Imagen tomada en Béjar el día 18 de diciembre. |
Ser consciente de la muerte propia da vidilla y abre el cuerpo y el espíritu a la posibilidad... amo porque me muero, escribo porque me muero, me desato porque me muero, acojo la lluvia y el nublado porque me muero, río porque me muero, vivo porque me muero... y desde ese naufragio [que es puro conocimiento] comienzo a despreocuparme por ciertas cosas del mundo de los hombres... por sus trámites y sus asuntos reglados por acuerdo unánime [es todo una matemática de números rojos], por la mirada crematística y aburridísima del mundo, por las máscaras obligatorias, por el temor de ese dios inventado como sinergia de poder, temor y dinero... vamos, que me empieza a dar todo un poco igual si no despierta en mí cierto interés lúdico.

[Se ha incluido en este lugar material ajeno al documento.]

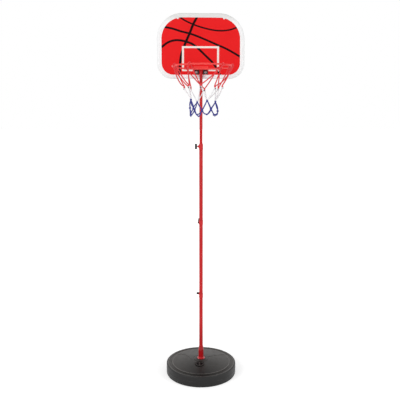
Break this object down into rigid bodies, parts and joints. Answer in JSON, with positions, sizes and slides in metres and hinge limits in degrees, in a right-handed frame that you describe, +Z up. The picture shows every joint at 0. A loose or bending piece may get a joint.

Cuando uno sabe a ciencia cierta que se muere, es cuando empieza a buscar sensaciones con hambre y a gozarlas, porque empieza a tamizar en su vida y concluye que el sentido común es un absurdo moral que ya fue atado por otros hombres con el acre objetivo del sometimiento. No es un tiempo de compromisos, porque es un tiempo de verdades tangibles que se cuecen en un tiempo presente, y los compromisos son siempre en clave de futuro [humo, puro humo y cadenas].
Alguien me dirá entonces... “pero sin compromiso no llegamos a ninguna parte”... es que no vamos hacia parte alguna, que somos solo una química en valores absolutos. El hombre es un ser por acumulación de seres, un complejo de potencias que se resumen en un continuo de acción/reacción en un ser falsamente unitario. Cada célula da y pide, cada tejido aporta y reclama, cada órgano responde y utiliza. También somos contradicción biológica, conteniendo lo ansiogénico junto a lo inhibitorio... y ahí es donde la consciencia de muerte puede intervenir para bloquear el proceso y desatar al hombre vital que necesitamos cada uno.
Saber que vas a morir te hace más libre... mucho más libre.